■ Work required
Reproduce precisely the lines between the start of the data below and the line with "return finish.material", both included.

■ Dataset extract
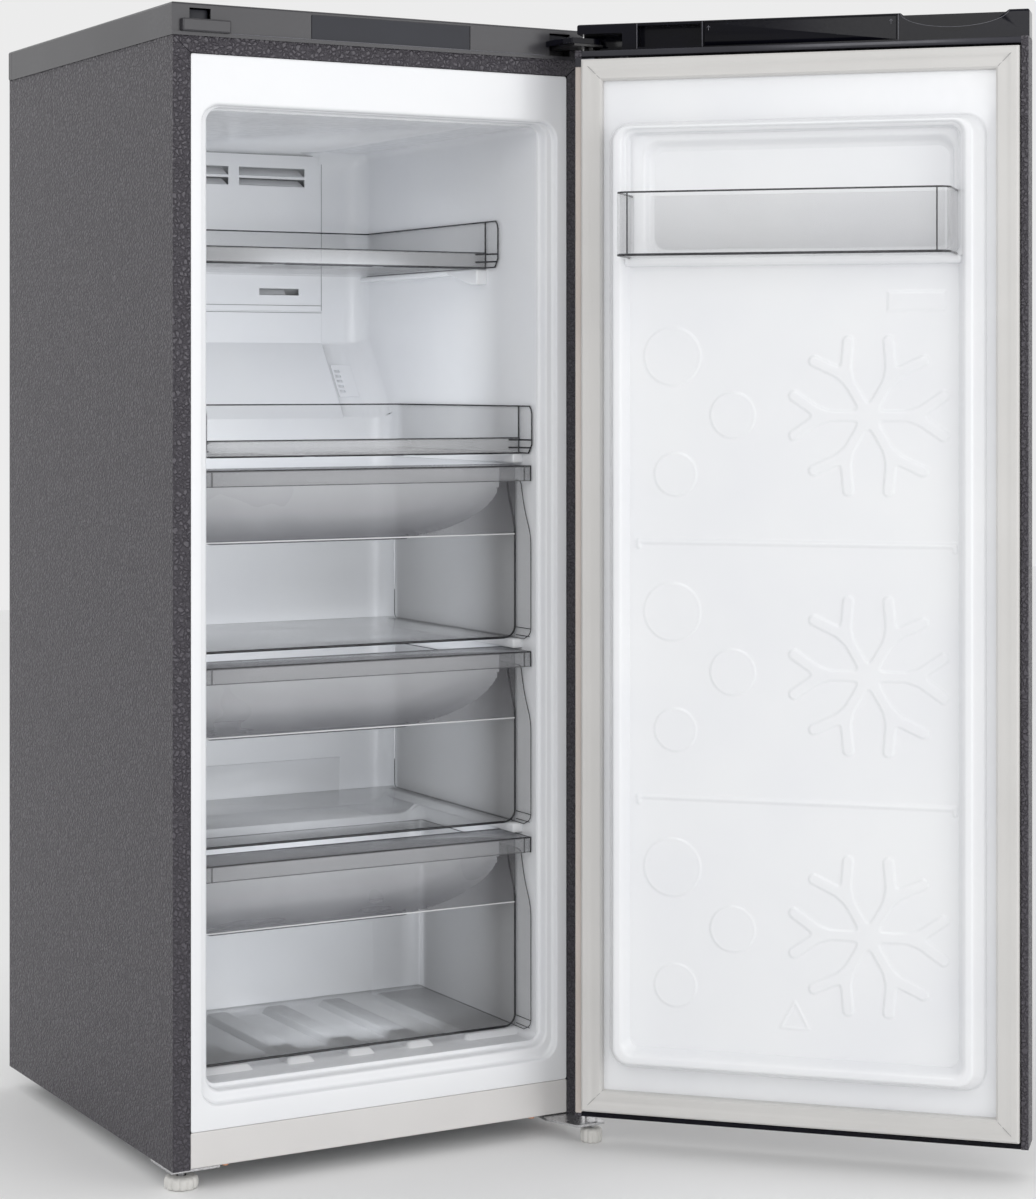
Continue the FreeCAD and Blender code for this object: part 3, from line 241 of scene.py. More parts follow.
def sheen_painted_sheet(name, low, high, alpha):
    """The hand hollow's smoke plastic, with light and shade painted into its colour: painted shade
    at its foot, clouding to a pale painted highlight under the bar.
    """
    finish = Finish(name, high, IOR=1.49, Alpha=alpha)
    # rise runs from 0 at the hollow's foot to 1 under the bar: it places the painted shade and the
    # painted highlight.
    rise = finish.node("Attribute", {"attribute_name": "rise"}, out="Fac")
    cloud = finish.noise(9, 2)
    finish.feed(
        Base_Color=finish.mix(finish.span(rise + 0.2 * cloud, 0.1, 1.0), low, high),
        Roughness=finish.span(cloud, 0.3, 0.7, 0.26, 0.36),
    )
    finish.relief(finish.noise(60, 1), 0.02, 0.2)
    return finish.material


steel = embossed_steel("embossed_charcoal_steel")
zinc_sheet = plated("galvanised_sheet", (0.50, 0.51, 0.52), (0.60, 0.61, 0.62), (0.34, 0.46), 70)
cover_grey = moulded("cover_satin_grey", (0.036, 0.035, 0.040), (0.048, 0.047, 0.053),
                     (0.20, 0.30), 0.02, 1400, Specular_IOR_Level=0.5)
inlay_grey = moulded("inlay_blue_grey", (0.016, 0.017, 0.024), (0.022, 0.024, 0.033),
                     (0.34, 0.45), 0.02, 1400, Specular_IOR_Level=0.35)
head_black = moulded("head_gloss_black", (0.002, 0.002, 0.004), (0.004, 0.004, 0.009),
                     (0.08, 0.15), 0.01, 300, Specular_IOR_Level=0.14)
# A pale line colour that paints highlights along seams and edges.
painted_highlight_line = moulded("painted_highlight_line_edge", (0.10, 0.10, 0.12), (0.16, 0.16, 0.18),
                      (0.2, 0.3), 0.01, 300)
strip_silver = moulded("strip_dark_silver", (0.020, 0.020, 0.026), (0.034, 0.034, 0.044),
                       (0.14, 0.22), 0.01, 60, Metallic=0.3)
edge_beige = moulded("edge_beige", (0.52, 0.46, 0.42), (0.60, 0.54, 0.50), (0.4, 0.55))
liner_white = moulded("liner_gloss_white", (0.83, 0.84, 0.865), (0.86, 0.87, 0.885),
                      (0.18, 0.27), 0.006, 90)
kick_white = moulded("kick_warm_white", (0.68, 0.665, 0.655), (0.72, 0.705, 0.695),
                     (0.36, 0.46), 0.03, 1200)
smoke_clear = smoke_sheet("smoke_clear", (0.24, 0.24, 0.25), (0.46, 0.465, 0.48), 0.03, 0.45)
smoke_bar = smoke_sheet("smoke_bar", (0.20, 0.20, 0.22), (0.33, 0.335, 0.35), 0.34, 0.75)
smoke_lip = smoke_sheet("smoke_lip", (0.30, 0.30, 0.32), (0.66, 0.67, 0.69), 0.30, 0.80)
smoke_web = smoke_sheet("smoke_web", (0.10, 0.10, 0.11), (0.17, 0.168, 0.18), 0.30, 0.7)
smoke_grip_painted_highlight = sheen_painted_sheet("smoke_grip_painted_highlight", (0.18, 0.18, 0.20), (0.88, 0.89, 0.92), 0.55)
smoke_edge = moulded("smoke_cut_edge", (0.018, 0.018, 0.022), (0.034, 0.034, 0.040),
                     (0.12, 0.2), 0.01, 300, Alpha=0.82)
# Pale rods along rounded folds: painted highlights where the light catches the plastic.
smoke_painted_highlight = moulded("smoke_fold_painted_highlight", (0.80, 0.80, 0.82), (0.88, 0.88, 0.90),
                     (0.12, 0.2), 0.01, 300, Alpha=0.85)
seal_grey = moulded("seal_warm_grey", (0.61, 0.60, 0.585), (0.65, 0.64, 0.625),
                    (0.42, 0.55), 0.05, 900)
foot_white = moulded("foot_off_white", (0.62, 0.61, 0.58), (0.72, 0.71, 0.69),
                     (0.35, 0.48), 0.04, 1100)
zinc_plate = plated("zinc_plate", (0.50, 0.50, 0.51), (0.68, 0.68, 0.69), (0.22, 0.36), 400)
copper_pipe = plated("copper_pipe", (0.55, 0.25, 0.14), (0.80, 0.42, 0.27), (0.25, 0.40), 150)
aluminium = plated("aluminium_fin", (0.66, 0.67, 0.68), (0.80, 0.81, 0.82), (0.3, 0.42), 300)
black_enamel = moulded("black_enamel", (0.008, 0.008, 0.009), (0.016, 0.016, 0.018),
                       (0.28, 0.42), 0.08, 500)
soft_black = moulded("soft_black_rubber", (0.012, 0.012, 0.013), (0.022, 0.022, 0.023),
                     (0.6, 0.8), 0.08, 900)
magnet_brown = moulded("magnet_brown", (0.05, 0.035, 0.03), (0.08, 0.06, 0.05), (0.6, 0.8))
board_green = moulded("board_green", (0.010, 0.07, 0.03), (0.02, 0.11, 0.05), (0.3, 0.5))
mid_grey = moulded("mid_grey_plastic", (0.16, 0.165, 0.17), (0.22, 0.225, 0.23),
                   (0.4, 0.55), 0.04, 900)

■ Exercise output
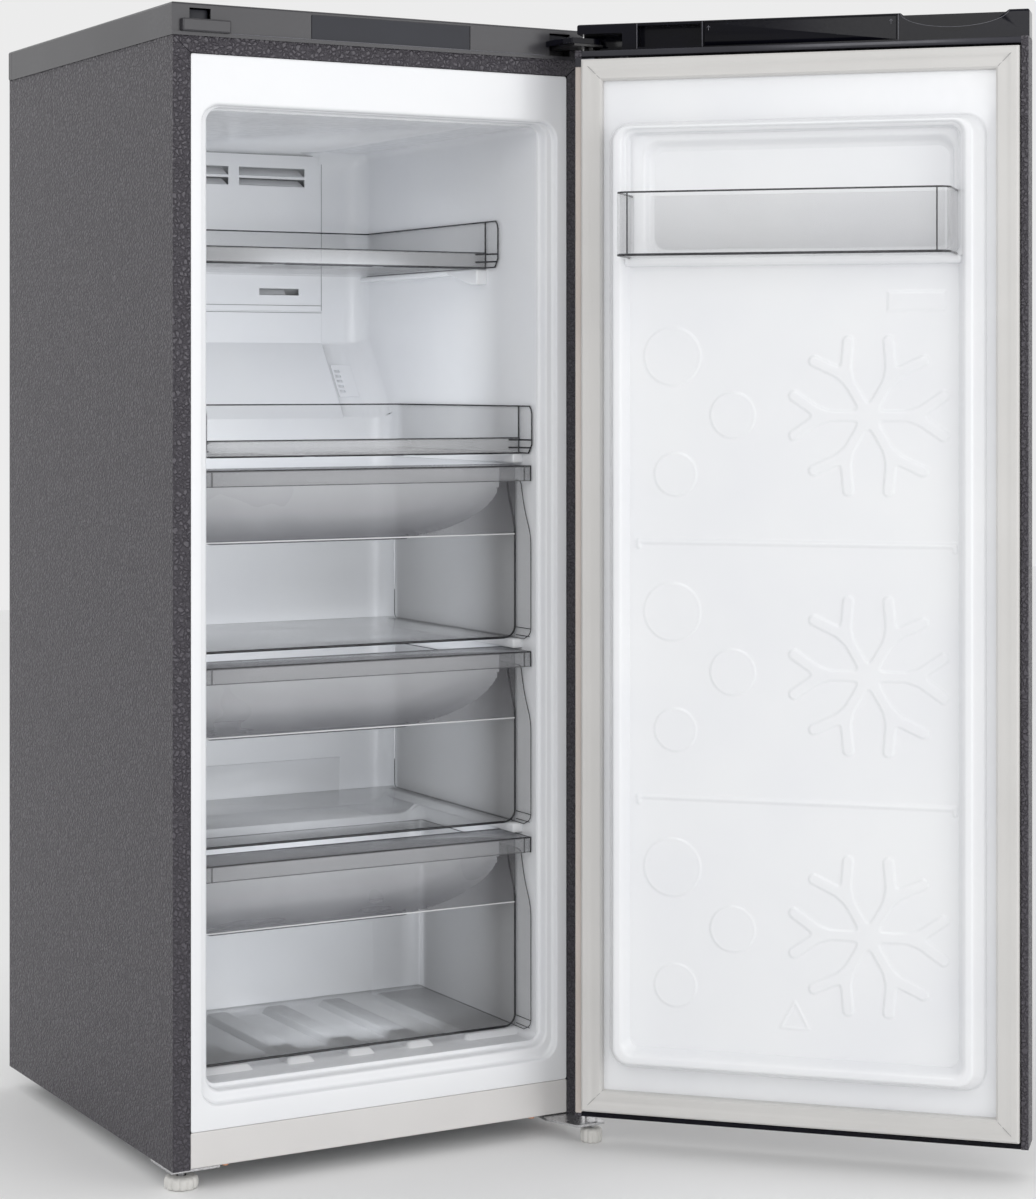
Continue the FreeCAD and Blender code for this object: part 3, from line 241 of scene.py. More parts follow.
def sheen_painted_sheet(name, low, high, alpha):
    """The hand hollow's smoke plastic, with light and shade painted into its colour: painted shade
    at its foot, clouding to a pale painted highlight under the bar.
    """
    finish = Finish(name, high, IOR=1.49, Alpha=alpha)
    # rise runs from 0 at the hollow's foot to 1 under the bar: it places the painted shade and the
    # painted highlight.
    rise = finish.node("Attribute", {"attribute_name": "rise"}, out="Fac")
    cloud = finish.noise(9, 2)
    finish.feed(
        Base_Color=finish.mix(finish.span(rise + 0.2 * cloud, 0.1, 1.0), low, high),
        Roughness=finish.span(cloud, 0.3, 0.7, 0.26, 0.36),
    )
    finish.relief(finish.noise(60, 1), 0.02, 0.2)
    return finish.material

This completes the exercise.